═══ Supplied data ═══

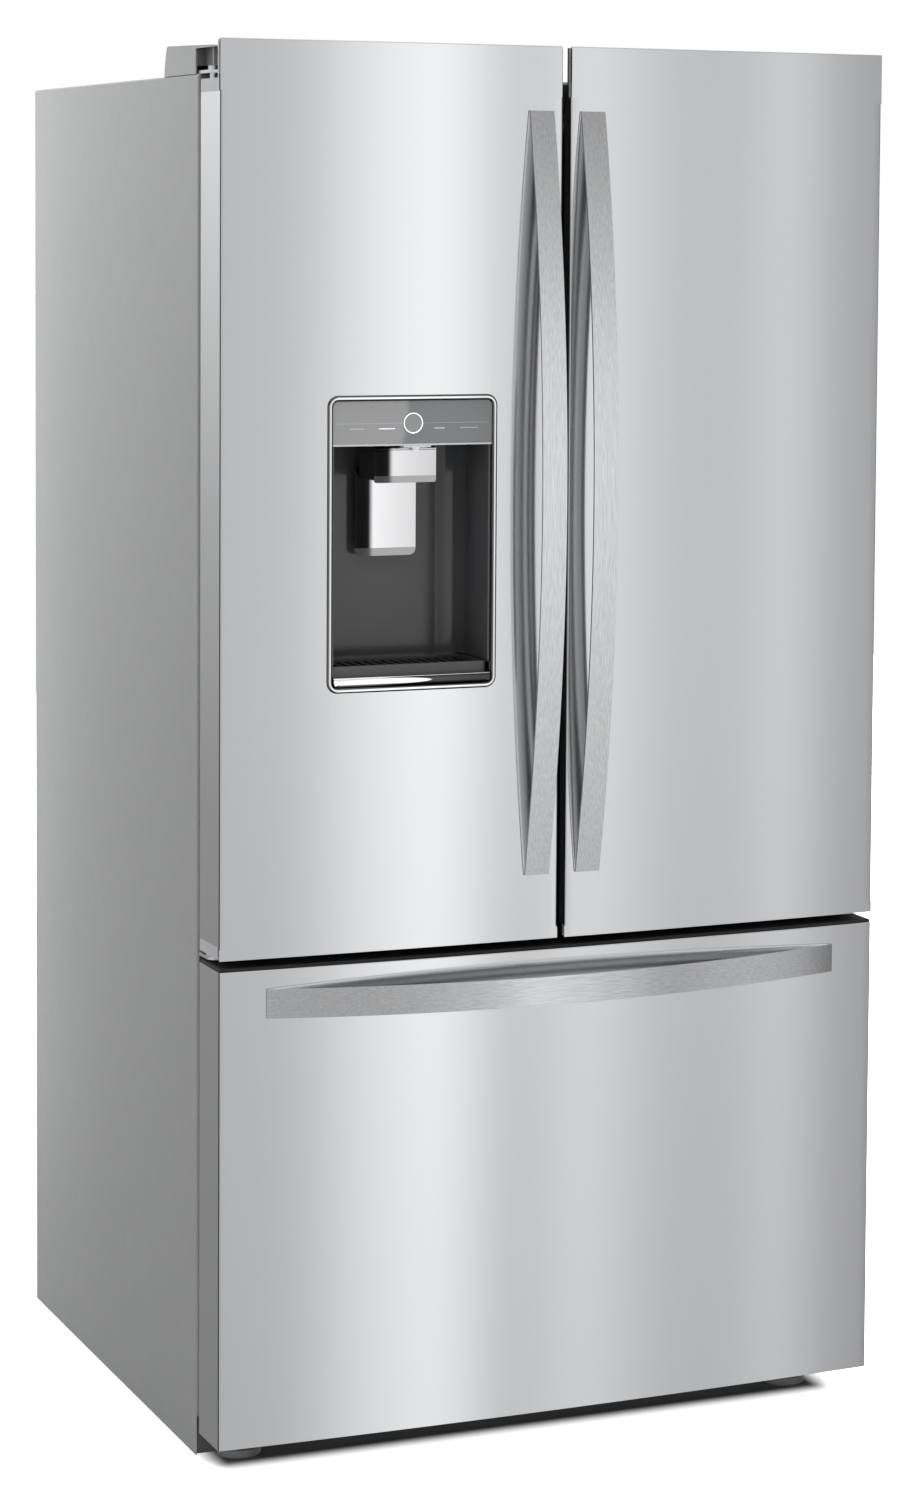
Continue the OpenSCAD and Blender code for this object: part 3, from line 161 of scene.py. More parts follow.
def studio_lamp(kind, name, watts, at, target, **settings):
    """A light that shines on the pieces but isn't seen, aimed at a point."""
    aim = (Vector(target) - Vector(at)).to_track_quat("-Z", "Y").to_euler()
    bpy.ops.object.light_add(type=kind, location=at, rotation=aim)
    lamp = bpy.context.object
    lamp.name = name
    lamp.data.energy = watts
    for key, value in settings.items():
        setattr(lamp.data, key, value)
    lamp.visible_camera = lamp.visible_glossy = False


for name, watts, at, target, width, height, spread in (
        ("overhead_light", 80, (-.6, -1.4, 3.6), (-.1, .05, .05), 4.0, 3.0, 180),
        ("rear_side_light", 12, (-.75, .75, 1.05), (-.4525, .35, 1.05), .15, 1.8, 180),
        ("side_light", 12, (-1.5, .8, 2.7), (-.4525, .1, 1.7), .8, .8, 110)):
    studio_lamp("AREA", name, watts, at, target, shape="RECTANGLE", size=width, size_y=height,
                spread=math.radians(spread))
studio_lamp("SUN", "sky_light", 2.6, (0, 0, 4), (0, 0, 0), angle=math.radians(25))


class Finish(Shading):
    """A material of the appliance, and the name of the slot that it stands for."""

    def __init__(self, name, slot, **sockets):
        super().__init__(bpy.data.materials.new(name), "Principled BSDF")
        self.slot = slot
        for socket, value in sockets.items():
            self.set(socket.replace("_", " "), value)

    def at(self, stretch=(1, 1, 1)):
        """Object coordinates in metres, stretched."""
        place = self.node("TexCoord", output="Object")
        return self.node("Mapping", None, {"Vector": place, "Scale": stretch})

    def noise(self, scale, detail=2, stretch=(1, 1, 1)):
        sockets = {"Vector": self.at(stretch), "Scale": scale, "Detail": detail}
        return self.node("TexNoise", None, sockets)

    def mottled(self, dark, light, scale, detail=2):
        """Its colour wanders between two."""
        return self.set("Base Color", self.blend(self.noise(scale, detail), dark, light))

    def hazed(self, low, swing, scale, detail=2):
        """Its roughness wanders up from a low value."""
        return self.set("Roughness", low + swing * self.noise(scale, detail))

    def relief(self, height, depth, strength):
        """Bumps from a height between 0 and 1, of a depth in metres."""
        sockets = {"Height": height, "Distance": depth, "Strength": strength}
        return self.set("Normal", self.node("Bump", None, sockets))

    def grained(self, scale, detail, depth, strength, stretch=(1, 1, 1)):
        return self.relief(self.noise(scale, detail, stretch), depth, strength)


FOOT_HALF, FOOT_MIDDLE, FOOT_SOFT = (.410, .320), .020, .040     # the shadow's size, place, soft edge
bpy.ops.mesh.primitive_plane_add(size=14)
floor = bpy.context.object
floor.name = "studio_floor"
white_floor = Finish("white_floor", None, Roughness=.9, Specular_IOR_Level=0, Emission_Strength=1)
across, deep, _ = white_floor.axes(white_floor.node("TexCoord", output="Object"))
outside = [(distance.maths("ABSOLUTE") - half).maths("MAXIMUM", 0) ** 2
           for distance, half in zip((across, deep - FOOT_MIDDLE), FOOT_HALF)]
# painted shadow: inside a soft-edged rectangle round the appliance's foot the floor's colour is dark, and
# only outside it does the floor glow white to the camera
beyond_painted_shadow = white_floor.span((outside[0] + outside[1]) ** .5, 0, FOOT_SOFT, "SMOOTHSTEP")
white_floor.set("Base Color", white_floor.blend(beyond_painted_shadow, (.25, .25, .25), (.93, .93, .93)))
white_floor.set("Emission Color", beyond_painted_shadow * white_floor.node("LightPath", output="Is Camera Ray"))
floor.data.materials.append(white_floor.owner)
floor.visible_glossy = False

# ---- Side panels and top -------------------------------------
# One sheet of steel, folded up both sides and over the top, with a turned-in flange round
# the front. It is primed and finished in a satin grey enamel with a fine orange peel.


def shaded(colour, factor):
    return tuple(min(1, c * factor) for c in colour)


def enamel(name, slot, colour, roughness=.36):
    """Satin enamel on steel: cloudy by a trace, with a fine orange peel."""
    paint = Finish(name, slot).mottled(shaded(colour, .97), shaded(colour, 1.03), 3.5, 3)
    return paint.hazed(roughness - .03, .06, 40).grained(650, 1, .00015, .25)


def alone(*pieces):
    """Selects these pieces and no others; the first one becomes active."""
    if bpy.context.object and bpy.context.object.mode == "EDIT":
        bpy.ops.object.mode_set(mode="OBJECT")
    bpy.ops.object.select_all(action="DESELECT")
    for piece in pieces:
        piece.select_set(True)
    bpy.context.view_layer.objects.active = pieces[0] if pieces else None


def added(name, scale=(1, 1, 1)):
    """The primitive that was just added, with its place, turn and scale in its mesh."""
    piece = bpy.context.object
    piece.name, piece.scale = name, scale
    bpy.ops.object.transform_apply()
    return piece


def block(name, low, high):
    """A new block between two corners."""
    alone()
    low, high = Vector(low), Vector(high)
    bpy.ops.mesh.primitive_cube_add(size=1, location=(low + high) / 2)
    return added(name, high - low)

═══

* [Exercise directions]: Restate the whole listing exactly, leaving out nothing.

* [Output of the task]:
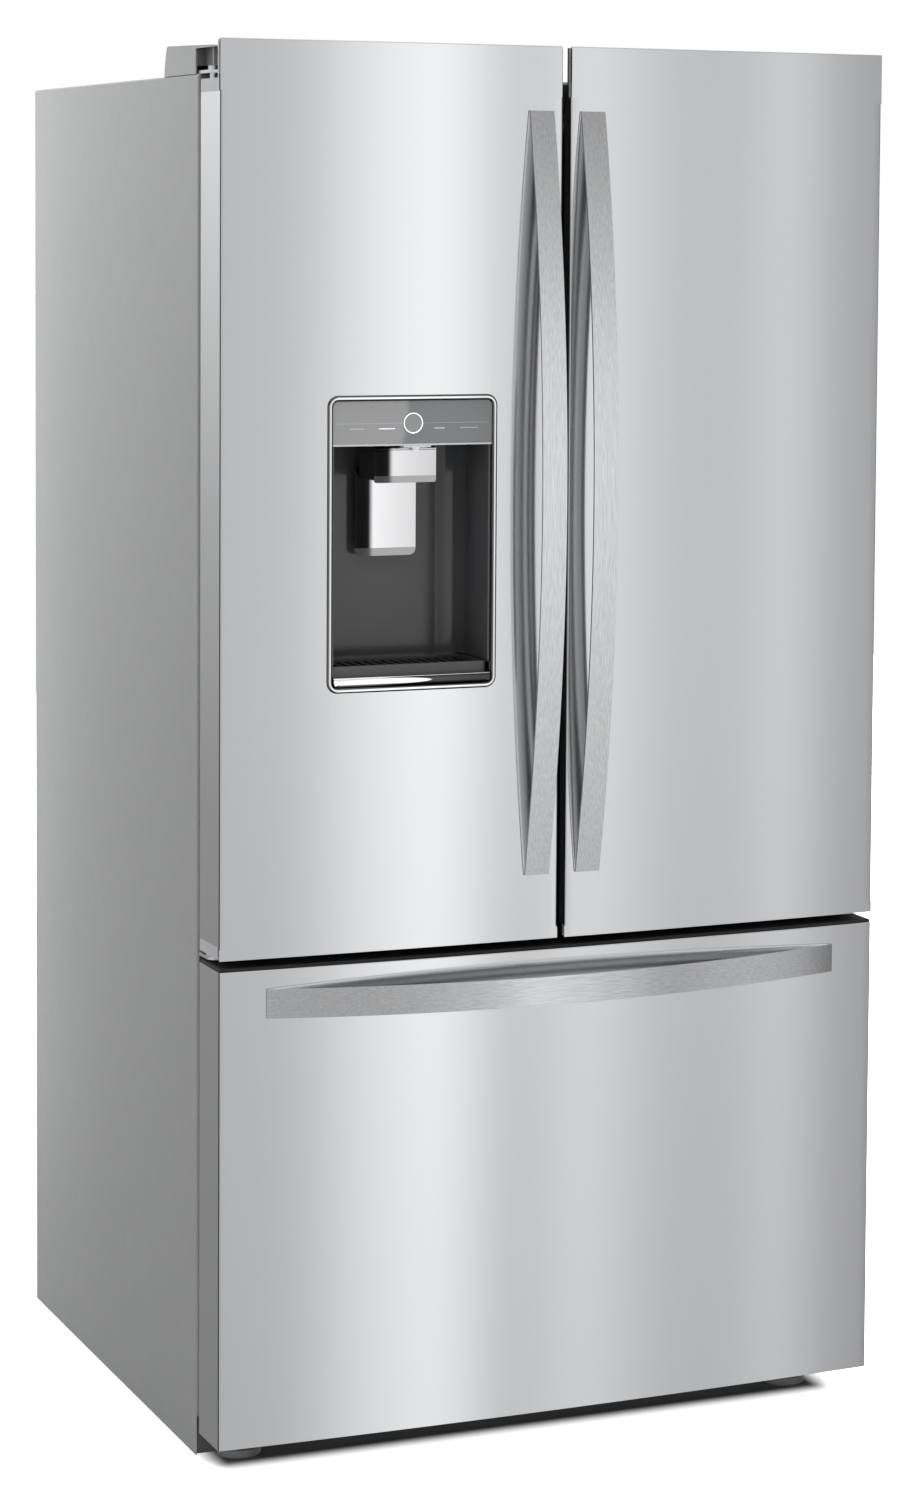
Continue the OpenSCAD and Blender code for this object: part 3, from line 161 of scene.py. More parts follow.
def studio_lamp(kind, name, watts, at, target, **settings):
    """A light that shines on the pieces but isn't seen, aimed at a point."""
    aim = (Vector(target) - Vector(at)).to_track_quat("-Z", "Y").to_euler()
    bpy.ops.object.light_add(type=kind, location=at, rotation=aim)
    lamp = bpy.context.object
    lamp.name = name
    lamp.data.energy = watts
    for key, value in settings.items():
        setattr(lamp.data, key, value)
    lamp.visible_camera = lamp.visible_glossy = False


for name, watts, at, target, width, height, spread in (
        ("overhead_light", 80, (-.6, -1.4, 3.6), (-.1, .05, .05), 4.0, 3.0, 180),
        ("rear_side_light", 12, (-.75, .75, 1.05), (-.4525, .35, 1.05), .15, 1.8, 180),
        ("side_light", 12, (-1.5, .8, 2.7), (-.4525, .1, 1.7), .8, .8, 110)):
    studio_lamp("AREA", name, watts, at, target, shape="RECTANGLE", size=width, size_y=height,
                spread=math.radians(spread))
studio_lamp("SUN", "sky_light", 2.6, (0, 0, 4), (0, 0, 0), angle=math.radians(25))


class Finish(Shading):
    """A material of the appliance, and the name of the slot that it stands for."""

    def __init__(self, name, slot, **sockets):
        super().__init__(bpy.data.materials.new(name), "Principled BSDF")
        self.slot = slot
        for socket, value in sockets.items():
            self.set(socket.replace("_", " "), value)

    def at(self, stretch=(1, 1, 1)):
        """Object coordinates in metres, stretched."""
        place = self.node("TexCoord", output="Object")
        return self.node("Mapping", None, {"Vector": place, "Scale": stretch})

    def noise(self, scale, detail=2, stretch=(1, 1, 1)):
        sockets = {"Vector": self.at(stretch), "Scale": scale, "Detail": detail}
        return self.node("TexNoise", None, sockets)

    def mottled(self, dark, light, scale, detail=2):
        """Its colour wanders between two."""
        return self.set("Base Color", self.blend(self.noise(scale, detail), dark, light))

    def hazed(self, low, swing, scale, detail=2):
        """Its roughness wanders up from a low value."""
        return self.set("Roughness", low + swing * self.noise(scale, detail))

    def relief(self, height, depth, strength):
        """Bumps from a height between 0 and 1, of a depth in metres."""
        sockets = {"Height": height, "Distance": depth, "Strength": strength}
        return self.set("Normal", self.node("Bump", None, sockets))

    def grained(self, scale, detail, depth, strength, stretch=(1, 1, 1)):
        return self.relief(self.noise(scale, detail, stretch), depth, strength)


FOOT_HALF, FOOT_MIDDLE, FOOT_SOFT = (.410, .320), .020, .040     # the shadow's size, place, soft edge
bpy.ops.mesh.primitive_plane_add(size=14)
floor = bpy.context.object
floor.name = "studio_floor"
white_floor = Finish("white_floor", None, Roughness=.9, Specular_IOR_Level=0, Emission_Strength=1)
across, deep, _ = white_floor.axes(white_floor.node("TexCoord", output="Object"))
outside = [(distance.maths("ABSOLUTE") - half).maths("MAXIMUM", 0) ** 2
           for distance, half in zip((across, deep - FOOT_MIDDLE), FOOT_HALF)]
# painted shadow: inside a soft-edged rectangle round the appliance's foot the floor's colour is dark, and
# only outside it does the floor glow white to the camera
beyond_painted_shadow = white_floor.span((outside[0] + outside[1]) ** .5, 0, FOOT_SOFT, "SMOOTHSTEP")
white_floor.set("Base Color", white_floor.blend(beyond_painted_shadow, (.25, .25, .25), (.93, .93, .93)))
white_floor.set("Emission Color", beyond_painted_shadow * white_floor.node("LightPath", output="Is Camera Ray"))
floor.data.materials.append(white_floor.owner)
floor.visible_glossy = False

# ---- Side panels and top -------------------------------------
# One sheet of steel, folded up both sides and over the top, with a turned-in flange round
# the front. It is primed and finished in a satin grey enamel with a fine orange peel.


def shaded(colour, factor):
    return tuple(min(1, c * factor) for c in colour)


def enamel(name, slot, colour, roughness=.36):
    """Satin enamel on steel: cloudy by a trace, with a fine orange peel."""
    paint = Finish(name, slot).mottled(shaded(colour, .97), shaded(colour, 1.03), 3.5, 3)
    return paint.hazed(roughness - .03, .06, 40).grained(650, 1, .00015, .25)


def alone(*pieces):
    """Selects these pieces and no others; the first one becomes active."""
    if bpy.context.object and bpy.context.object.mode == "EDIT":
        bpy.ops.object.mode_set(mode="OBJECT")
    bpy.ops.object.select_all(action="DESELECT")
    for piece in pieces:
        piece.select_set(True)
    bpy.context.view_layer.objects.active = pieces[0] if pieces else None


def added(name, scale=(1, 1, 1)):
    """The primitive that was just added, with its place, turn and scale in its mesh."""
    piece = bpy.context.object
    piece.name, piece.scale = name, scale
    bpy.ops.object.transform_apply()
    return piece


def block(name, low, high):
    """A new block between two corners."""
    alone()
    low, high = Vector(low), Vector(high)
    bpy.ops.mesh.primitive_cube_add(size=1, location=(low + high) / 2)
    return added(name, high - low)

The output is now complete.